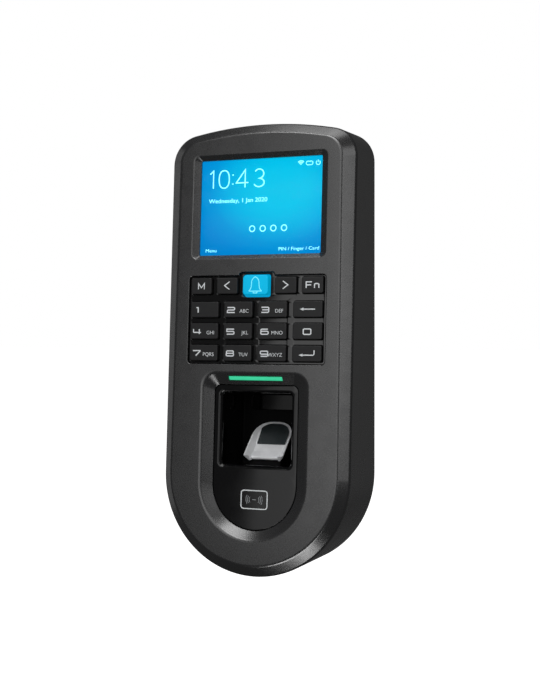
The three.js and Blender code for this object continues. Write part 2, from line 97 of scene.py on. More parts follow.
# Areas are (left, right, low, high); the reader's outlines are (half width, top, bottom, corner).
SCREEN_BEZEL = (-28.9, 28.9, 36.2, 78.4)
SCREEN_WINDOW = (-26.25, 26.25, 37.85, 76.4)
BEZEL_WIDTH = 2.6
SCREEN_RECESS = 1.5
RECESS_OUTER = (22.75, -9.3, -75.7, 6.0)
RECESS_INNER = (18.2, -14.0, -71.8, 2.6)
RECESS_WIDTH = RECESS_OUTER[0] - RECESS_INNER[0]
RECESS_DEPTH = 2.6
COLLAR_DEPTH = 5.2
FINGER_OPENING = (-15.95, 15.95, -47.0, -16.3)
WELL_WALL_THICKNESS = 1.3
WELL_CORNER = 2.4
CARD_MARK = (-5.45, 5.75, -63.1, -55.9)
KEY_FLANGE_GROW = 0.6
KEY_RADIUS = 0.7
GAP = 0.3

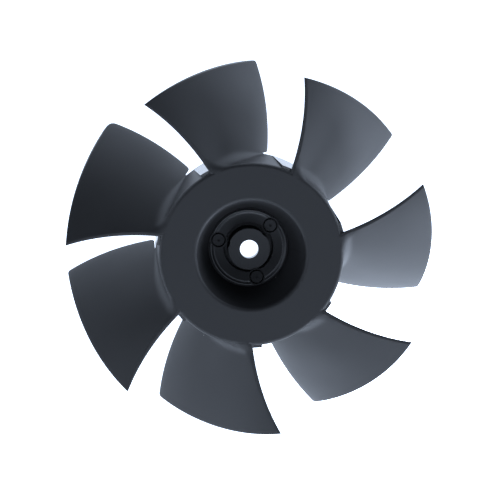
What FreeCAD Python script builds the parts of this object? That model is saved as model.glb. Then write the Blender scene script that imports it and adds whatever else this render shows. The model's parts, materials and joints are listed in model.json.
━━━━━━━━━━━━━━━━━━━━━━━━━━━━━━
Task statement – Repeat the records above exactly, from the first line to the last.

Answer in full –
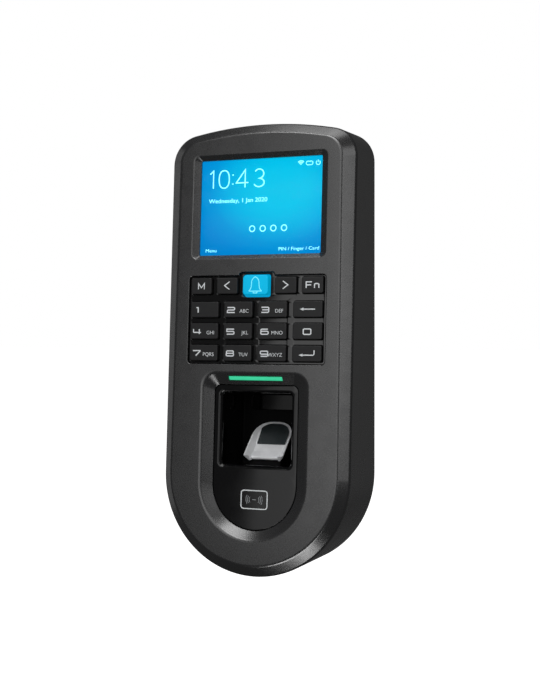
The three.js and Blender code for this object continues. Write part 2, from line 97 of scene.py on. More parts follow.
# Areas are (left, right, low, high); the reader's outlines are (half width, top, bottom, corner).
SCREEN_BEZEL = (-28.9, 28.9, 36.2, 78.4)
SCREEN_WINDOW = (-26.25, 26.25, 37.85, 76.4)
BEZEL_WIDTH = 2.6
SCREEN_RECESS = 1.5
RECESS_OUTER = (22.75, -9.3, -75.7, 6.0)
RECESS_INNER = (18.2, -14.0, -71.8, 2.6)
RECESS_WIDTH = RECESS_OUTER[0] - RECESS_INNER[0]
RECESS_DEPTH = 2.6
COLLAR_DEPTH = 5.2
FINGER_OPENING = (-15.95, 15.95, -47.0, -16.3)
WELL_WALL_THICKNESS = 1.3
WELL_CORNER = 2.4
CARD_MARK = (-5.45, 5.75, -63.1, -55.9)
KEY_FLANGE_GROW = 0.6
KEY_RADIUS = 0.7
GAP = 0.3

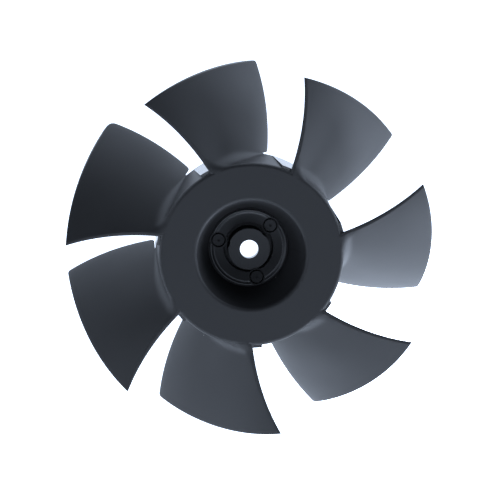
What FreeCAD Python script builds the parts of this object? That model is saved as model.glb. Then write the Blender scene script that imports it and adds whatever else this render shows. The model's parts, materials and joints are listed in model.json.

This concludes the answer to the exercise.